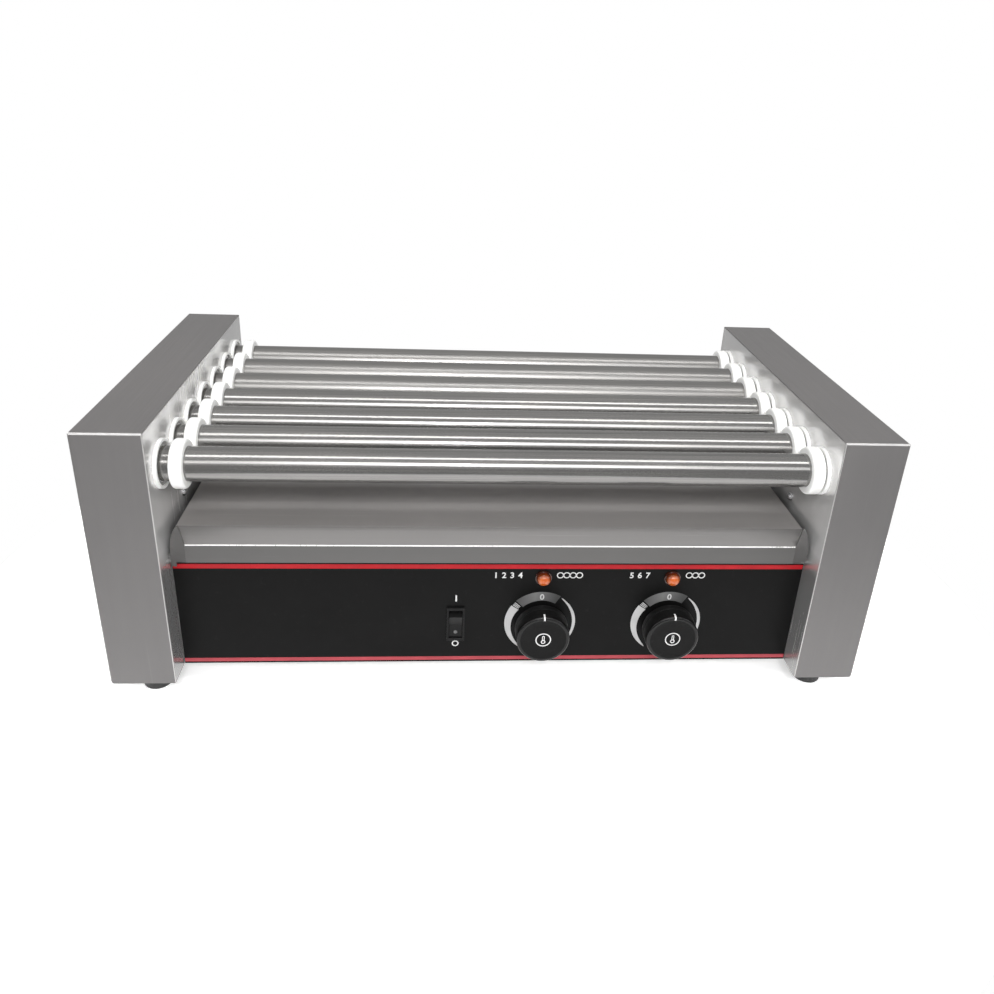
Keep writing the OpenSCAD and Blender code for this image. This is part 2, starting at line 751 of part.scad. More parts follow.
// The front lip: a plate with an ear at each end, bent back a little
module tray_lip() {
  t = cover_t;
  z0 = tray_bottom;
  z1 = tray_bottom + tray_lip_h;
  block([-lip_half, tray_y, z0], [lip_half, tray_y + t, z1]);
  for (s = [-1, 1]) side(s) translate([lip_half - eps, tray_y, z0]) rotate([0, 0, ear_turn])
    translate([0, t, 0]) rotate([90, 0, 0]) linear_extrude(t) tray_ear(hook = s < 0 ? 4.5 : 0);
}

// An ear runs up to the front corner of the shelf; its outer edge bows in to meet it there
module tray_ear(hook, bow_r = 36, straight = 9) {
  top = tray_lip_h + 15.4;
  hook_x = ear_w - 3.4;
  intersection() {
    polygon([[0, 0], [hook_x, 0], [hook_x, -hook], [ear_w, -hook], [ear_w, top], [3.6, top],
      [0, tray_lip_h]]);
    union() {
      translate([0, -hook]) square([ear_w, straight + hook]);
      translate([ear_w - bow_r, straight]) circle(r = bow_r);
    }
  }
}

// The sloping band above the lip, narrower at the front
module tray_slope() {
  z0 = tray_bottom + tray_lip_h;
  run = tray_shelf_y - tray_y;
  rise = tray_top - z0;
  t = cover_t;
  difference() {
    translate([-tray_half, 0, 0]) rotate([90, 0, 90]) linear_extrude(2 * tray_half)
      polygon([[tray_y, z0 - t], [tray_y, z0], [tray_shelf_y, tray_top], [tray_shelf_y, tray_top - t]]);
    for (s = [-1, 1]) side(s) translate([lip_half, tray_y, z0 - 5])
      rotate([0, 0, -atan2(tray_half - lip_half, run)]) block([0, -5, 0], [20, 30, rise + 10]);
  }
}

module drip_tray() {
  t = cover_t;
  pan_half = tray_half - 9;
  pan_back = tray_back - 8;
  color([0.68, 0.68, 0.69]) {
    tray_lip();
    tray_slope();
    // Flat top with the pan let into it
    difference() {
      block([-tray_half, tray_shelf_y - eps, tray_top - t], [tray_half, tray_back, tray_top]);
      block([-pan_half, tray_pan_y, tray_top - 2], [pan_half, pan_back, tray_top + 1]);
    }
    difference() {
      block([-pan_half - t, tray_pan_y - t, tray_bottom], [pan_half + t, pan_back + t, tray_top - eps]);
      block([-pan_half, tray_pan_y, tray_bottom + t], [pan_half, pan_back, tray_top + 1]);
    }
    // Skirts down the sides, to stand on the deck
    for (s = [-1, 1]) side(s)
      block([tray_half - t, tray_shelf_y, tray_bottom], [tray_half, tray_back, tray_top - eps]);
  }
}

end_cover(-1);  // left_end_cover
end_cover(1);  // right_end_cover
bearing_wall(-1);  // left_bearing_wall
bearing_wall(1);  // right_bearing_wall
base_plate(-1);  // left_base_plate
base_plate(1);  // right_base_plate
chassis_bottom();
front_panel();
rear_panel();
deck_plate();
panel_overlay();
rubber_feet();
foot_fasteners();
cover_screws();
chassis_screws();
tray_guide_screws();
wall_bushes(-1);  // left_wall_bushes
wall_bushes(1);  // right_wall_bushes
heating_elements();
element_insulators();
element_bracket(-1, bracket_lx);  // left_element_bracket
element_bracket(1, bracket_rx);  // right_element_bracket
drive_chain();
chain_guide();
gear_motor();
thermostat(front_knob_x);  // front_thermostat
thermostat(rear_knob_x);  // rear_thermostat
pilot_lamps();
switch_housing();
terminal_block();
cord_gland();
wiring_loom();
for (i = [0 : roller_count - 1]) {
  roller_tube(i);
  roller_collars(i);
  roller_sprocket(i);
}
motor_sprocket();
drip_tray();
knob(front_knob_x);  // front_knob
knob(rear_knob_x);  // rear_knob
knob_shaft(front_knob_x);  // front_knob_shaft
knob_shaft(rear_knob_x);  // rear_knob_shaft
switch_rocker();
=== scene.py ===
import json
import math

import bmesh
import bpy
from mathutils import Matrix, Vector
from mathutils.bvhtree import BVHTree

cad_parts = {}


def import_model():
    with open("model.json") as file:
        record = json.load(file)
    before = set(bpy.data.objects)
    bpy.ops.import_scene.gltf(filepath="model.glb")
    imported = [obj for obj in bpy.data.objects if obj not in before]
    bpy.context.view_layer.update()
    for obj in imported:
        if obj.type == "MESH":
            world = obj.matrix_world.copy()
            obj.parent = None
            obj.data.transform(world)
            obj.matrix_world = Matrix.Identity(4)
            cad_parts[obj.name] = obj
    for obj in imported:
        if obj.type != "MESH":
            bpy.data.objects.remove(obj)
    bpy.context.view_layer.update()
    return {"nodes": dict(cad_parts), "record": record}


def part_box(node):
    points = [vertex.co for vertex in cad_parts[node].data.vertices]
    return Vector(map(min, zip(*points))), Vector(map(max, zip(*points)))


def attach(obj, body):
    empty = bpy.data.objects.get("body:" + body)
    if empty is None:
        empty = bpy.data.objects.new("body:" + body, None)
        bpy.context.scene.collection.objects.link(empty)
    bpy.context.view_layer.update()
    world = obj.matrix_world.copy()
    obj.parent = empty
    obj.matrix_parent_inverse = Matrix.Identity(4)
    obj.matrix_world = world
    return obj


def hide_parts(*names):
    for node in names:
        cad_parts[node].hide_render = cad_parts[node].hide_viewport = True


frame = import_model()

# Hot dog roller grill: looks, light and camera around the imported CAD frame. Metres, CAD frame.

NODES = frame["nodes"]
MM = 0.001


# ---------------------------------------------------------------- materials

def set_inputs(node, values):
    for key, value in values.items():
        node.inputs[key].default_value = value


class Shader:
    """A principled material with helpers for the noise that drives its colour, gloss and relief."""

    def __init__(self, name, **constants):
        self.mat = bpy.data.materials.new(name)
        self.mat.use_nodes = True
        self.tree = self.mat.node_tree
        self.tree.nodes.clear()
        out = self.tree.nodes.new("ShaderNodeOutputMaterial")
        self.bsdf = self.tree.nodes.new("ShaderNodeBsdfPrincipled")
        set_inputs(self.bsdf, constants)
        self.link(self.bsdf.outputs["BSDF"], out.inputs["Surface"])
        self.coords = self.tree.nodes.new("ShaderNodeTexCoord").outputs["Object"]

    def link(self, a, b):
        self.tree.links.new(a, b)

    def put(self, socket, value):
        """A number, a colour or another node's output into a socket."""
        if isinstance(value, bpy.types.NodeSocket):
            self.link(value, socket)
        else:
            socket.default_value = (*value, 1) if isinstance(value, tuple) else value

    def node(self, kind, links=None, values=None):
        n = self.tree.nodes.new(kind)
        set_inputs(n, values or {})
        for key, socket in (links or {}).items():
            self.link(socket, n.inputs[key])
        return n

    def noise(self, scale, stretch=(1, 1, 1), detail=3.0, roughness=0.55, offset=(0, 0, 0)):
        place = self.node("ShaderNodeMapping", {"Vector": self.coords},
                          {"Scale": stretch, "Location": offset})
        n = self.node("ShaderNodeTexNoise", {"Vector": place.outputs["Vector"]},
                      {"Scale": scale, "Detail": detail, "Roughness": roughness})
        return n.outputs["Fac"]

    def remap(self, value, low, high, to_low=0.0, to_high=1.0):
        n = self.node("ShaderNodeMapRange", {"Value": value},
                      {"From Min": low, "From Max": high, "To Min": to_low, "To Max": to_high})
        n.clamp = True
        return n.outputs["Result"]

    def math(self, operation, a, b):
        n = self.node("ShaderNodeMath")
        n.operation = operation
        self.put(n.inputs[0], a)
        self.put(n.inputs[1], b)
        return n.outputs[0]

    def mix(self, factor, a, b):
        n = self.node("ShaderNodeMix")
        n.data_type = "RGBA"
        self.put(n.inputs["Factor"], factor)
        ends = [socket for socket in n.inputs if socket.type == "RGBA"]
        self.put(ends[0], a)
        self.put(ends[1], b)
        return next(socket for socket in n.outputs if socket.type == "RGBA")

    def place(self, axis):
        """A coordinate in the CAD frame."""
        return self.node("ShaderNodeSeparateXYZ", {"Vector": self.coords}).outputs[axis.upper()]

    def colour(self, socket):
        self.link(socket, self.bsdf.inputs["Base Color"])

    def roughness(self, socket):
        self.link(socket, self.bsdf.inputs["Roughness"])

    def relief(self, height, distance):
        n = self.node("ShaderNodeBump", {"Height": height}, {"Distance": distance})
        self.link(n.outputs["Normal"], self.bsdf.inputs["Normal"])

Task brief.
Extract every line that has the string "True" in it.

Answer for this exercise.
        cad_parts[node].hide_render = cad_parts[node].hide_viewport = True
        self.mat.use_nodes = True
        n.clamp = True